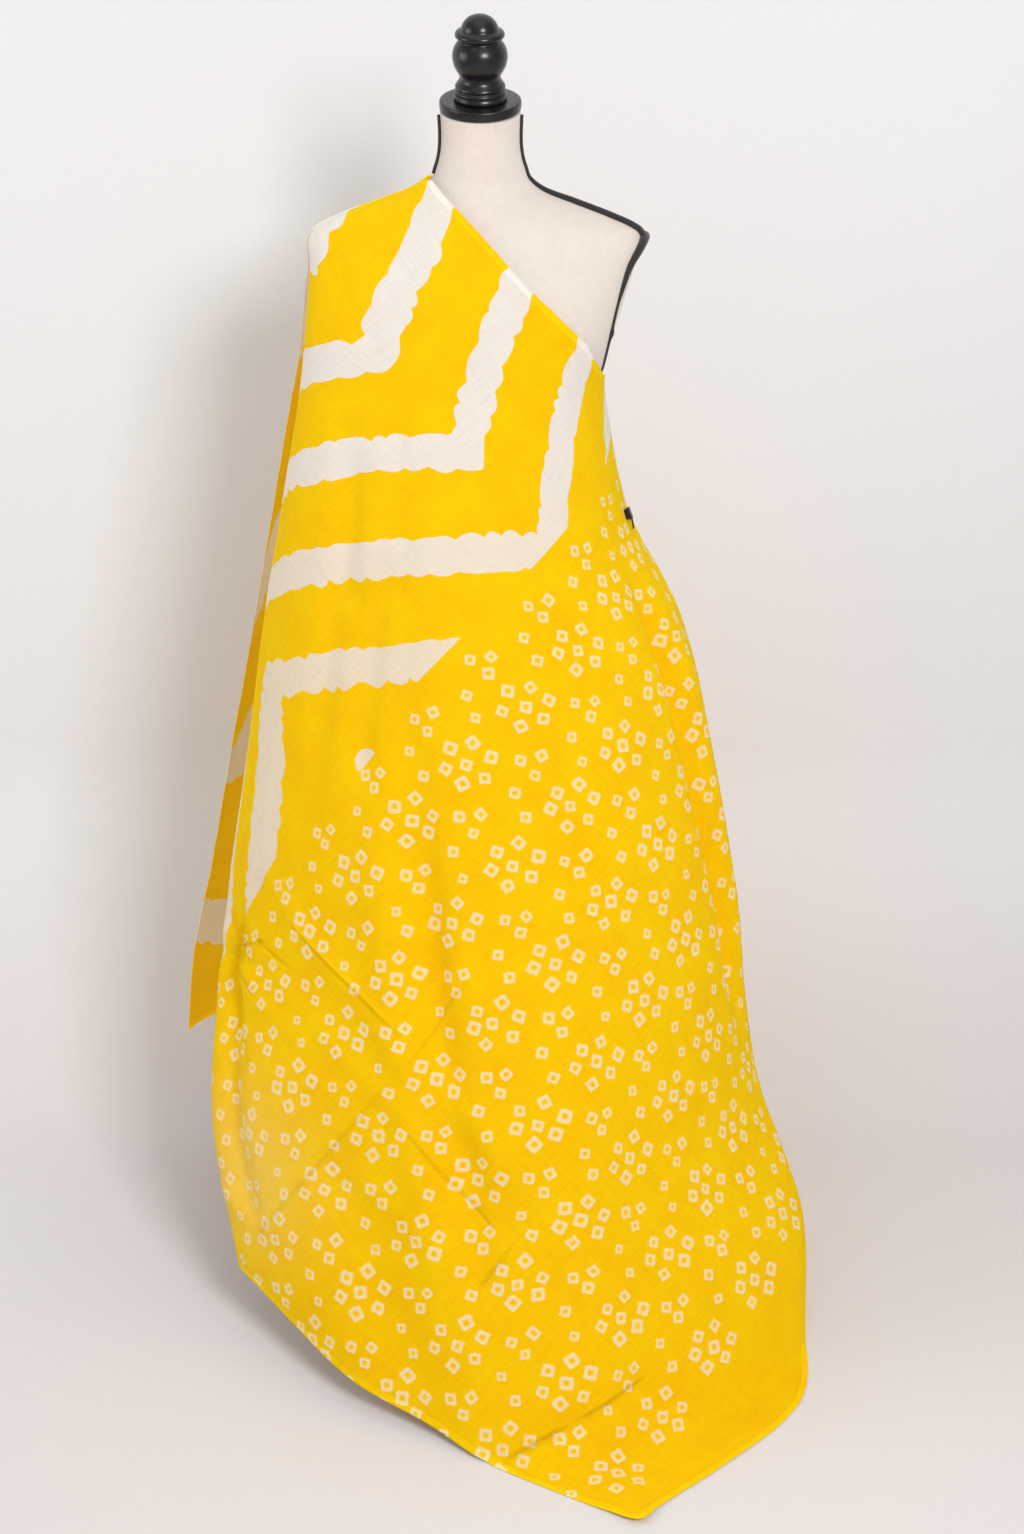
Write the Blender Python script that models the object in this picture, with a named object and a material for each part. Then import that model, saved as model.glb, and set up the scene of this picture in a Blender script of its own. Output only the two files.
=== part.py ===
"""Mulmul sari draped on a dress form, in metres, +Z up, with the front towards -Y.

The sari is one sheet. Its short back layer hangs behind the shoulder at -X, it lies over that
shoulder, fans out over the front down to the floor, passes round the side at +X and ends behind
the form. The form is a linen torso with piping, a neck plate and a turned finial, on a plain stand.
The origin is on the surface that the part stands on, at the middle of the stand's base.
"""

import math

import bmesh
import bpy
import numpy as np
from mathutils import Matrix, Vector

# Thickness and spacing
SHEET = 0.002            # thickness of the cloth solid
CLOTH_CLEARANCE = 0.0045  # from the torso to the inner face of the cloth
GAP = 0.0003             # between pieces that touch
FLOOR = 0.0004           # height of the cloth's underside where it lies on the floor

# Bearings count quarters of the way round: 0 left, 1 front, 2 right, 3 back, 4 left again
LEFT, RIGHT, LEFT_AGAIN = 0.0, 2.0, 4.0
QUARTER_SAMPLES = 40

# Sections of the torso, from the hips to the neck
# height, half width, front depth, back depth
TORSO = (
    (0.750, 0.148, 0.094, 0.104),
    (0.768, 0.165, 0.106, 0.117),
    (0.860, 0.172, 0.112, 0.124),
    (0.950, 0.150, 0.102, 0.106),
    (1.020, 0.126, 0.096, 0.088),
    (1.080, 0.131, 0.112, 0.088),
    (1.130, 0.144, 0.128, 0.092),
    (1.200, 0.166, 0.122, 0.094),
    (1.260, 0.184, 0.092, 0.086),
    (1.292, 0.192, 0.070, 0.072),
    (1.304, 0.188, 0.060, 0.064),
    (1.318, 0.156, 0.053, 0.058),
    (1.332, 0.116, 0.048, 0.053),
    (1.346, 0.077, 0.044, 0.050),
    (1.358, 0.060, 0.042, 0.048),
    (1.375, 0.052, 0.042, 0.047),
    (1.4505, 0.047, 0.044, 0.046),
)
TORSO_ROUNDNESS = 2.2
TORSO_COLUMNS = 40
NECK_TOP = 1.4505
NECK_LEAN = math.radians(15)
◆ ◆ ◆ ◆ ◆
__EXERCISE REQUIREMENTS__: Extract each line from the listing that holds the word "part".

__OUTPUT FOR THIS EXERCISE__:
Write the Blender Python script that models the object in this picture, with a named object and a material for each part. Then import that model, saved as model.glb, and set up the scene of this picture in a Blender script of its own. Output only the two files.
=== part.py ===
The origin is on the surface that the part stands on, at the middle of the stand's base.